As smartphones have become more affordable, mobile advertising has hit an all-time high. The possibilities for mobile marketing have a broad reach for many countries, where for some people a smartphone is their first access to the Internet. In the U.S., apps have become a part of daily life to many people. The average person uses 15 apps each month, yet the average lifespan of an app is only one month—barring the big kahunas like Facebook or weather apps. As of January/February 2011, smartphone users spent an average of 40 hours each month using apps.

This ballooning market means that changes are happening so quickly, it is hard for even the experts to keep up. Currently, an estimated $3 billion is being spent on mobile advertising annually, a number that is projected to reach $21 billion in the next few years. It is a lucrative market where currently one of two users takes some sort of action after viewing a mobile ad.

These issues were addressed at a recent Innovation in Motion, a monthly gathering in downtown Portland to discuss interactive marketing and online innovation.  Held on the first Thursday of each month at Haypenny Marketing, December’s meeting was “Mobile on the Move: 2012 Trends and Beyond.” Moderated by Haypenny Marketing’s Kevin Long, the panel was comprised of three heavyweights in the Portland mobile marketing world: Ben Leftwich, account executive at Anvil Media, Dave Shanley, founder and CTO at CrowdCompass, and Scott Townsend, marketing manager at Urban Airship.

As mobile marketing becomes more widespread and users are increasingly inundated with mobile ads, this number is bound to go down, Leftwich says.
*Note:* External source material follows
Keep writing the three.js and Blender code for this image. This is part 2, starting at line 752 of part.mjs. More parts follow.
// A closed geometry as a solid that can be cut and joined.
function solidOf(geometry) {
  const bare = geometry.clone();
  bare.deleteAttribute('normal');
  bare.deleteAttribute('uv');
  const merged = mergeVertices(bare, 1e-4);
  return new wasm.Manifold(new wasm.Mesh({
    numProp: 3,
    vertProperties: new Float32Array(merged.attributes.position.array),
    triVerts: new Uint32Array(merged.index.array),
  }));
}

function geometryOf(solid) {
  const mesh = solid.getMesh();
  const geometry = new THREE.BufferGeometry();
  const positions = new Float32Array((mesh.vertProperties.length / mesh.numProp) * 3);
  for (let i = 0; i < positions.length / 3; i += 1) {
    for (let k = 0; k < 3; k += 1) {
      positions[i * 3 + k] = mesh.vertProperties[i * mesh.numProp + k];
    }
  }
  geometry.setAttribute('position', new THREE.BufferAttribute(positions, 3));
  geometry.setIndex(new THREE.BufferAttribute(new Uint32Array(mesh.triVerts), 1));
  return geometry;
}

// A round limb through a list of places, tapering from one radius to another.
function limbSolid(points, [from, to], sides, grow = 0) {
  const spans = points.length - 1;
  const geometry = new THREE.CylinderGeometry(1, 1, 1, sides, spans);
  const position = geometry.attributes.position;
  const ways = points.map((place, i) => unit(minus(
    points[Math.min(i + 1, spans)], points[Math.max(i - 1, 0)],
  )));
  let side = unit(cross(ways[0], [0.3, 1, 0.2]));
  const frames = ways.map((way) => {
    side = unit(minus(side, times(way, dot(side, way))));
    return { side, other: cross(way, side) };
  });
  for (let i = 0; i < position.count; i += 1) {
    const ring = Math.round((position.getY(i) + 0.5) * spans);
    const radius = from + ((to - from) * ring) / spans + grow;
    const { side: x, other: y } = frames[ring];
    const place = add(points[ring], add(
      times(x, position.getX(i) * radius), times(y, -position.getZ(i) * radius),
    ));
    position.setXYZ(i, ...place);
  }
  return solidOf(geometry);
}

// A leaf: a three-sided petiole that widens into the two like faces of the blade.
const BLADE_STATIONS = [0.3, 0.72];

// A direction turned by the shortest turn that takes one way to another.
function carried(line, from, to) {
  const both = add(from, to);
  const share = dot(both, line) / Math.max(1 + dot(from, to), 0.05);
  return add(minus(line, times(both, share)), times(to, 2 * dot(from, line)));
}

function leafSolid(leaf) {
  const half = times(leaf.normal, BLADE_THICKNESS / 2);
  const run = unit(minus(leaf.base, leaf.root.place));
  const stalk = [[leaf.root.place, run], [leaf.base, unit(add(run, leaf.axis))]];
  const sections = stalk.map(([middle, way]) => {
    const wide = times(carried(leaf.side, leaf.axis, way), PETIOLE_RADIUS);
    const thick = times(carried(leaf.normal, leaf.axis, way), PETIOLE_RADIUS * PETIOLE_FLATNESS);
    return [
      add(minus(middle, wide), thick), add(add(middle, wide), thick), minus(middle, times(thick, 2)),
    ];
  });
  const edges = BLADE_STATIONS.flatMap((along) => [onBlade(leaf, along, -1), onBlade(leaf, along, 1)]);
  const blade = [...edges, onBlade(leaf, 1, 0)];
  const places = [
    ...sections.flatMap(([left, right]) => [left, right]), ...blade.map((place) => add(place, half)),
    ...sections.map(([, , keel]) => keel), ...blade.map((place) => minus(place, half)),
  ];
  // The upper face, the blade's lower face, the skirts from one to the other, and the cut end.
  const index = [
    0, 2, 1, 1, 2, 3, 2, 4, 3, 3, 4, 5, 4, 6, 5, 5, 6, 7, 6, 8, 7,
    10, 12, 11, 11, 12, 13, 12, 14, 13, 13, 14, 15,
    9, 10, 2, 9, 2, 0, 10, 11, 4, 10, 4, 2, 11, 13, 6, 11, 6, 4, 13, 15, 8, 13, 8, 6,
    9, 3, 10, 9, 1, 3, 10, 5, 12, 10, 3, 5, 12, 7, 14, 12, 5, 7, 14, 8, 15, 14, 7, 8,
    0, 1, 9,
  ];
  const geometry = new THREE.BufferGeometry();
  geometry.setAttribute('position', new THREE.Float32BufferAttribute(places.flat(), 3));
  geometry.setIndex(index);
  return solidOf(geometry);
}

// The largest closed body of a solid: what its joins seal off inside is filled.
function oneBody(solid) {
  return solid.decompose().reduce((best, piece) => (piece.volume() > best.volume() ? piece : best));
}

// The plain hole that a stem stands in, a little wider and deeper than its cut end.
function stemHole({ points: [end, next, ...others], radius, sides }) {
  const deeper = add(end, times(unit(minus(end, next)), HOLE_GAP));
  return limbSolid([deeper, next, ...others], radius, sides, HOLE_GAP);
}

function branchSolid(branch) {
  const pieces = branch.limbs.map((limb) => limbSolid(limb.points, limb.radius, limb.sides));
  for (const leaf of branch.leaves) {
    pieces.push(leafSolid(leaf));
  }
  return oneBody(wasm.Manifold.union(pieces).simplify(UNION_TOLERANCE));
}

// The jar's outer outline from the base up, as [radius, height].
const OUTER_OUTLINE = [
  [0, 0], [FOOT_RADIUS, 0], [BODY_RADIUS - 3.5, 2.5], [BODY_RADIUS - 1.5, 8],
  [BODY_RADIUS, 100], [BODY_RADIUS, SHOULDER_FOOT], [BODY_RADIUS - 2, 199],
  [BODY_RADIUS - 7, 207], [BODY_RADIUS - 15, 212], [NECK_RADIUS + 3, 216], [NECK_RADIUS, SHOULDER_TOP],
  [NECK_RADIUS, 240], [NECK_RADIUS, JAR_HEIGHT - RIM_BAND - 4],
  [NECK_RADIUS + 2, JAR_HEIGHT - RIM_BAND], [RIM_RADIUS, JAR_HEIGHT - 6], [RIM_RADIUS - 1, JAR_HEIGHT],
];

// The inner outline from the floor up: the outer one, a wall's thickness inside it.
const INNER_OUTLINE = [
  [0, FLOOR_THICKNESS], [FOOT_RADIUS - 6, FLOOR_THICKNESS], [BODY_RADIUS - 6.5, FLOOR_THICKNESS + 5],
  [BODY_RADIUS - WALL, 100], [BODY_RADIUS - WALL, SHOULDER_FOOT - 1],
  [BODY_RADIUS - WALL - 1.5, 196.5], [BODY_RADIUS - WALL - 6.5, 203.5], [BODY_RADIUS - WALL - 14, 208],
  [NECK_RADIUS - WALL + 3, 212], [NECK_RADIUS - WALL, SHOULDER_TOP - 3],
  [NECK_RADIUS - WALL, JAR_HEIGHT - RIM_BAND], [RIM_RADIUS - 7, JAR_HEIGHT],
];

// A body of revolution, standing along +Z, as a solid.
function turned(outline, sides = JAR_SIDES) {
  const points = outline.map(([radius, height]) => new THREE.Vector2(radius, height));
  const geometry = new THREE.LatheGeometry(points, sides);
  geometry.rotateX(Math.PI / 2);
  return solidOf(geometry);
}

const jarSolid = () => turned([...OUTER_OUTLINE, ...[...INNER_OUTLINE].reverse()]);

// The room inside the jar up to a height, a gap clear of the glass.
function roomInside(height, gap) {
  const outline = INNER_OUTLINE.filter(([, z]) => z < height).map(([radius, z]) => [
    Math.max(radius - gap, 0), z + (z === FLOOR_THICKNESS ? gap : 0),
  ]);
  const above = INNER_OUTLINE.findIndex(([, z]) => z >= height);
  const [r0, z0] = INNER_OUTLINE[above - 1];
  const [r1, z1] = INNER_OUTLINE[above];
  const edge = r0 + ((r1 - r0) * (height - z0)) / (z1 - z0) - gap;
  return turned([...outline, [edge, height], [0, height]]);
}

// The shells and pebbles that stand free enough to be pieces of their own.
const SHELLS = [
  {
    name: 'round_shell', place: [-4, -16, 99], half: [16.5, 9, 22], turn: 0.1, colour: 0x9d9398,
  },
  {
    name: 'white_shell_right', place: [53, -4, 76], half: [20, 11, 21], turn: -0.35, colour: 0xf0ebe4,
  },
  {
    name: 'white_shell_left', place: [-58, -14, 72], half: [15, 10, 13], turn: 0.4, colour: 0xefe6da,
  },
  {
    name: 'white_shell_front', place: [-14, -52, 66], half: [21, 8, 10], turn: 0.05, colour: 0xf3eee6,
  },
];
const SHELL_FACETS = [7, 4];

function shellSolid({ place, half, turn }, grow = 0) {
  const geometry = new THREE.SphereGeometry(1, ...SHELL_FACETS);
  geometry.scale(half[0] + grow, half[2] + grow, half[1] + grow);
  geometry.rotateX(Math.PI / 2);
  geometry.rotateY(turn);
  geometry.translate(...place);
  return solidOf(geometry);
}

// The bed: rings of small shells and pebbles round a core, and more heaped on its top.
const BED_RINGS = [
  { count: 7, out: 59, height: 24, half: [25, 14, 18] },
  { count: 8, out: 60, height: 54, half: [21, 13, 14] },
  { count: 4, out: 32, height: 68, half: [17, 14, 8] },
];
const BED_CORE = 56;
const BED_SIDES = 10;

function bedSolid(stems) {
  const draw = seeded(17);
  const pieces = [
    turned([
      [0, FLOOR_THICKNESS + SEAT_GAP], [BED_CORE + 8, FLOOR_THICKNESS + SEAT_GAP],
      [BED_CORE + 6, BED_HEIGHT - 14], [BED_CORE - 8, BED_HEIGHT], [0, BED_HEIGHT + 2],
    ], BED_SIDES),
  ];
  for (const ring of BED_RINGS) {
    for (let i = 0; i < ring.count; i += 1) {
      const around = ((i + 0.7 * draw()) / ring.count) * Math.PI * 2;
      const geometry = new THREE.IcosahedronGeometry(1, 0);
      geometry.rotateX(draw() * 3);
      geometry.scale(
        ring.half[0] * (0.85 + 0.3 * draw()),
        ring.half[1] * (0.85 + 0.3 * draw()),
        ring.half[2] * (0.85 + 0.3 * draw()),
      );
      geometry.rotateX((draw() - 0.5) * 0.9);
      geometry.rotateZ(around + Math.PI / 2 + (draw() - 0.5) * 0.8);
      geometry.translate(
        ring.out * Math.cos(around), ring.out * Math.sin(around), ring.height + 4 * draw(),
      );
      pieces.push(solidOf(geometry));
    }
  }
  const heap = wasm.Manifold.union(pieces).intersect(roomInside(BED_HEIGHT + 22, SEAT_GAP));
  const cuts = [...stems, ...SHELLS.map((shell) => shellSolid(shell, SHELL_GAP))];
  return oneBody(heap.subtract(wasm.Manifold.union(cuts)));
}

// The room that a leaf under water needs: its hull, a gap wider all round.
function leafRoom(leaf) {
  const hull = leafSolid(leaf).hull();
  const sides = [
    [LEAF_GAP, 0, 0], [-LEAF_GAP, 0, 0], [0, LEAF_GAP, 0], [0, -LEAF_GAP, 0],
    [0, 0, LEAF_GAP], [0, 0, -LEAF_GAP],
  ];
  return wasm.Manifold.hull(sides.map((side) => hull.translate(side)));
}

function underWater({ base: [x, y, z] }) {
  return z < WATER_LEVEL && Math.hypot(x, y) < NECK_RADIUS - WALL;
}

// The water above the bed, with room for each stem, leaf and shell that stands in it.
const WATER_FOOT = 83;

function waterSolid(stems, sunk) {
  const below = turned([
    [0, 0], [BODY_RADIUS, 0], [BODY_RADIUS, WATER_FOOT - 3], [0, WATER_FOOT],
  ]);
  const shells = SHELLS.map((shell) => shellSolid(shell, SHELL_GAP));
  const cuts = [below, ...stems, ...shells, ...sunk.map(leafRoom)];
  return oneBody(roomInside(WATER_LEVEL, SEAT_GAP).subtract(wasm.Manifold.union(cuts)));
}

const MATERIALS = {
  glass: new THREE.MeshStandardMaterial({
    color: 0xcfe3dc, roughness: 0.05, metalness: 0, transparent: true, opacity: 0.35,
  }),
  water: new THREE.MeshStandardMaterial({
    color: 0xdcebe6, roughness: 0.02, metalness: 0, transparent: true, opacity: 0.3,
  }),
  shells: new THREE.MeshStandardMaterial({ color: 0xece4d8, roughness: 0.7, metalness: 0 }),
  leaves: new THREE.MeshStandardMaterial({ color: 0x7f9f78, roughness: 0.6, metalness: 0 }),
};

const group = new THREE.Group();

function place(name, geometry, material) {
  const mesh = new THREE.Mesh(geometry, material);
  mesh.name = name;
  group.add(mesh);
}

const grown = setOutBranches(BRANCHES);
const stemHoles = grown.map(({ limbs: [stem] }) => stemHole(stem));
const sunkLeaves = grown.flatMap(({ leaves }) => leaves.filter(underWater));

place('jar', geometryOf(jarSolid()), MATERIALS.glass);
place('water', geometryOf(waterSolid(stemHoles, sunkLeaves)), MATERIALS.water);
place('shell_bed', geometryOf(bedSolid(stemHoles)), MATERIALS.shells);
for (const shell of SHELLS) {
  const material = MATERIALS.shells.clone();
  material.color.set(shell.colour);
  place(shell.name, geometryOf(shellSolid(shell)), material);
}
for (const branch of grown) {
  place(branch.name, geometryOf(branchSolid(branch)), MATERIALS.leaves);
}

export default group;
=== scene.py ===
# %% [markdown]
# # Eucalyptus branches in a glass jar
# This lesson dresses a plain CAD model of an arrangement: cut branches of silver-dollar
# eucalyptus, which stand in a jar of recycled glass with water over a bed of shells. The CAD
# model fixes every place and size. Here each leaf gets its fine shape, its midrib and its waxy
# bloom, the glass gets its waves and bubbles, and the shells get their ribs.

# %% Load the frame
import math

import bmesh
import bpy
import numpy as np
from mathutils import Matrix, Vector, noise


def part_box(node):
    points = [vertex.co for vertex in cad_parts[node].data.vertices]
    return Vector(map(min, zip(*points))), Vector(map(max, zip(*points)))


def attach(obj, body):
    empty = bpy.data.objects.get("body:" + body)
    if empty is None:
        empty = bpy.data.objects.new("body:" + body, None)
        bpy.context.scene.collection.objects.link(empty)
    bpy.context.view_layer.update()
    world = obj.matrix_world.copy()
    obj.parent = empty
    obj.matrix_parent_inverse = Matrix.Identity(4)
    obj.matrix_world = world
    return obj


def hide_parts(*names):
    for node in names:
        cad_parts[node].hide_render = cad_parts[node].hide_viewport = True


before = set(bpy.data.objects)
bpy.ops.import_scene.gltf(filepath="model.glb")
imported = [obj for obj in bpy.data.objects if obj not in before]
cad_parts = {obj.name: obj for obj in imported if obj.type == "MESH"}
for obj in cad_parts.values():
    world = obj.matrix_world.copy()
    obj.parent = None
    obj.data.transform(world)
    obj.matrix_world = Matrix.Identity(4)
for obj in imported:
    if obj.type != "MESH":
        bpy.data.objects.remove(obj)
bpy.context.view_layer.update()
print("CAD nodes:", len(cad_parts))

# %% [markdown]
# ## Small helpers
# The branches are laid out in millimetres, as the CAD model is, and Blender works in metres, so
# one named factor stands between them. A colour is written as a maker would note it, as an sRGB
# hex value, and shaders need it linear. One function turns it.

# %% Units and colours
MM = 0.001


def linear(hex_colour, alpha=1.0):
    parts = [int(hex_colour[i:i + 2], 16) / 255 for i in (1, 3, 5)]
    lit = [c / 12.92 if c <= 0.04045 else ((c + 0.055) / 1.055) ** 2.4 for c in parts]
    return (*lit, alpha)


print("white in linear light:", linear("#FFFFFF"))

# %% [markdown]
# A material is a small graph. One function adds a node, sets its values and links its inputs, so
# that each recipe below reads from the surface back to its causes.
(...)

With so many potential consumers to be reached, there is a huge fight brewing between apps (Apple) and the mobile web (Google). Mobile search has increased more than 30 times since the release of the first iPhone. The top sites visited on the mobile web are currently:

1.    Search engine sites

2.    Social media (mostly Facebook)

3.    Retail sites (mostly Amazon and eBay)
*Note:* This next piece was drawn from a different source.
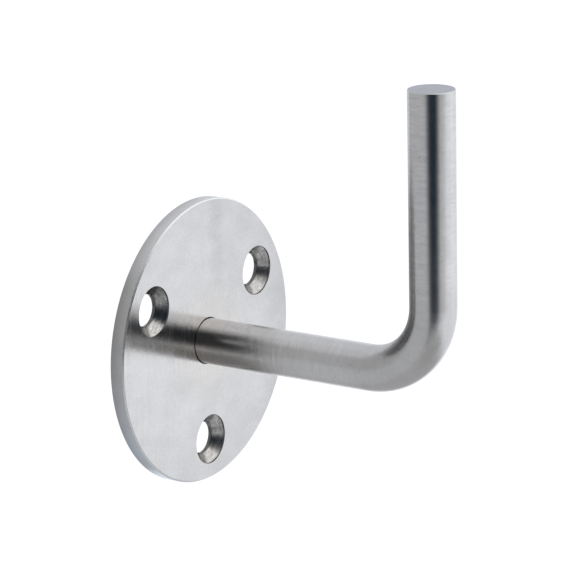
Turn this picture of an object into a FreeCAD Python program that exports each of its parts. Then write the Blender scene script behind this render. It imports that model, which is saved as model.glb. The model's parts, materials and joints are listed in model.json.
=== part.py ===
import FreeCAD, Part
import math
import os

# Handrail bracket in stainless steel. A round plate is screwed to the wall. A solid round bar sits
# in the plate's centre, is welded to it from behind, leaves the wall at a right angle, turns
# upwards and carries the rail on its square cut end.
#
# Millimetres. The wall is the plane Y = 0, the bar leaves it along -Y, and +Z is up. The origin is
# the centre of the plate's back face. Depths are counted from the wall towards the room.

# Base plate
plate_diameter = 75.0
plate_thickness = 4.0
plate_front_edge = 0.35  # 45 degree break round the front rim
plate_back_edge = 0.15

# Screw holes: a straight mouth, a conical seat for the screw head, then the bore
hole_count = 3
hole_circle_diameter = 54.0
first_hole_angle = -90.0  # degrees from +X: one hole is straight below the bar
bore_diameter = 8.4
bore_back_edge = 0.4
seat_diameter = 13.2
seat_mouth_depth = 0.4
seat_angle = 90.0  # from side to side of the cone

# Support bar
bar_diameter = 12.0
bar_reach = 72.5  # from the wall to the upright's axis
bar_rise = 73.5  # from the plate's centre to the cut end
bend_radius = 18.5  # on the bar's axis
bar_end_edge = 0.2

# Socket of the bar in the plate, and the weld behind it
socket_clearance = 0.1  # all round the bar
socket_front_edge = 0.15
weld_depth = 1.5
weld_face_width = 1.5  # of the groove's sloping wall, seen from behind

# Cutting tools run past the faces they cut by this much
overrun = 1.0

wall_axis = FreeCAD.Vector(0, 1, 0)
upright_axis = FreeCAD.Vector(0, 0, 1)
cut_end = FreeCAD.Vector(0, -bar_reach, bar_rise)
bar_radius = bar_diameter / 2
socket_radius = bar_radius + socket_clearance
weld_radius = socket_radius + weld_face_width


def turned(outline):
    """Solid of revolution about the plate's axis. The outline lists (radius, depth) corners."""
    corners = [FreeCAD.Vector(radius, -depth, 0) for radius, depth in outline]
    section = Part.Face(Part.makePolygon(corners + corners[:1]))
    return section.revolve(FreeCAD.Vector(), wall_axis, 360)


def screw_hole_cutter():
    """The shape of one screw hole, standing on the plate's axis."""
    bore_radius = bore_diameter / 2
    seat_radius = seat_diameter / 2
    seat_depth = (seat_radius - bore_radius) / math.tan(math.radians(seat_angle / 2))
    mouth_floor = plate_thickness - seat_mouth_depth
    return turned([
        (0, -overrun),
        (bore_radius + bore_back_edge + overrun, -overrun),
        (bore_radius, bore_back_edge),
        (bore_radius, mouth_floor - seat_depth),
        (seat_radius, mouth_floor),
        (seat_radius, plate_thickness + overrun),
        (0, plate_thickness + overrun),
    ])


def base_plate():
    """Round plate with its central socket, the weld groove behind it and the screw holes."""
    rim_radius = plate_diameter / 2
    plate = turned([
        (weld_radius, 0),
        (rim_radius - plate_back_edge, 0),
        (rim_radius, plate_back_edge),
        (rim_radius, plate_thickness - plate_front_edge),
        (rim_radius - plate_front_edge, plate_thickness),
        (socket_radius + socket_front_edge, plate_thickness),
        (socket_radius, plate_thickness - socket_front_edge),
        (socket_radius, weld_depth),
    ])
    cutter = screw_hole_cutter()
    cutter.translate(FreeCAD.Vector(hole_circle_diameter / 2, 0, 0))
    for step in range(hole_count):
        # Turning about -Y counts the angle from +X towards +Z
        angle = first_hole_angle + step * 360 / hole_count
        hole = cutter.copy()
        hole.rotate(FreeCAD.Vector(), -wall_axis, angle)
        plate = plate.cut(hole)
    return plate


def bar_path():
    """Axis of the bar: straight out of the wall, a quarter turn, straight up to the cut end."""
    bend_start = FreeCAD.Vector(0, bend_radius - bar_reach, 0)
    bend_end = FreeCAD.Vector(0, -bar_reach, bend_radius)
    bend_centre = bend_start + upright_axis * bend_radius
    outwards = FreeCAD.Vector(0, -1, -1).normalize()
    return Part.Wire([
        Part.makeLine(FreeCAD.Vector(), bend_start),
        Part.Arc(bend_start, bend_centre + outwards * bend_radius, bend_end).toShape(),
        Part.makeLine(bend_end, cut_end),
    ])


def support_bar():
    """Solid round bar bent once, with the sharp corner of its cut end broken."""
    section = Part.Wire(Part.makeCircle(bar_radius, FreeCAD.Vector(), -wall_axis))
    bar = bar_path().makePipeShell([section], True, True)
    rim = [edge for edge in bar.Edges if edge.isClosed() and edge.CenterOfMass.isEqual(cut_end, 1e-6)]
    return bar.makeChamfer(bar_end_edge, rim)


def rear_weld():
    """Weld that fills the groove round the bar, ground flush with the plate's back."""
    return turned([
        (bar_radius, 0),
        (weld_radius, 0),
        (socket_radius, weld_depth),
        (bar_radius, weld_depth),
    ])


os.makedirs("parts", exist_ok=True)
for build_piece in (base_plate, support_bar, rear_weld):
    piece = build_piece()
    piece.exportStep(f"parts/{build_piece.__name__}.step")
    box = piece.optimalBoundingBox()
    print(f"{build_piece.__name__}: {piece.Volume / 1000:.2f} cm3,",
          f"{box.XLength:.1f} x {box.YLength:.1f} x {box.ZLength:.1f} mm, valid {piece.isValid()}")
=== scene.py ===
# %% [markdown]
# # A stainless steel handrail bracket
#
# The bracket is a round plate that three screws hold to a wall, and a solid round bar that leaves the
# plate's centre, turns upwards and carries the handrail on its cut end. Both are satin stainless
# steel, which has hardly any colour of its own: what the eye reads is the room that the steel mirrors
# and the fine marks that the grinding left in it. So this lesson builds three things in that order:
# the view, the room round the bracket, and a finish for each surface.
#
# The shapes are exact already. They come from the frame, which also says where nearly everything is,
# so few sizes are typed here.

# %% Load the frame
import json
import math
from types import SimpleNamespace

import bpy
from mathutils import Matrix, Vector


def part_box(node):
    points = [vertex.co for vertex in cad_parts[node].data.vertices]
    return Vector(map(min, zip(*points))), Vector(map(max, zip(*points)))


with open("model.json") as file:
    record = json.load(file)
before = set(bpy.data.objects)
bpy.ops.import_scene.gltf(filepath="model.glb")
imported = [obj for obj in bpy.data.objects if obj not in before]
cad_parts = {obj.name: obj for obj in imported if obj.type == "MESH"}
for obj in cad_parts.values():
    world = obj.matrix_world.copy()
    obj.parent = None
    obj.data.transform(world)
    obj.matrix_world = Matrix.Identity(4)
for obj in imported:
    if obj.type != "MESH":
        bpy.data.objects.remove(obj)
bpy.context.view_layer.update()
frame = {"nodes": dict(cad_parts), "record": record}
bpy.ops.object.select_all(action="DESELECT")

MM = 0.001
scene = bpy.context.scene
print("nodes:", sorted(frame["nodes"]))

# %% [markdown]
# ## Sizes that the finishes follow
#
# A finish that runs round a bar or sits in a screw hole has to know where they are. The frame's
# fastening points give the circle of holes and the bar, and the plate's box gives its radius and its
# front. Two sizes are typed, because no fastening point measures them: the radius of a screw hole's
# mouth and the radius of the bend on the bar's axis.

# %% Read the sizes, in millimetres
mounts = {mount["name"]: mount for mount in frame["record"]["mounts"]}
screw_holes = mounts["wall_holes"]["dims"]
rail_end = [side / MM for side in mounts["rail_end"]["pos_m"]]
plate_low, plate_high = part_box("base_plate")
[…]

So what’s next for mobile innovation? The panelists agreed that local search is becoming more and more important. They advised attendees to claim their Google Places page and Bing Local listing. “That’s the No. 1 thing you can do as a small business owner,” says Leftwich.

They also advised small-business owners to optimize websites for the mobile web. They recommended Google’s free service called Mobilize to test if your website shows up correctly on mobile phones. This is better than thinking it is necessary to jump on the bandwagon and create an app because “everyone else is doing it.”

As smartphone users become more savvy, they don’t want an app from every business that just promotes one company. In order to stay relevant, apps are going to have to become more useful, such as the Nike+ app that maps your runs, or Weber’s On the Grill app that provides recipes and techniques for barbequing. “Not everyone needs a native app,” says Townsend.

Emma Hall is the web editor for Oregon Business.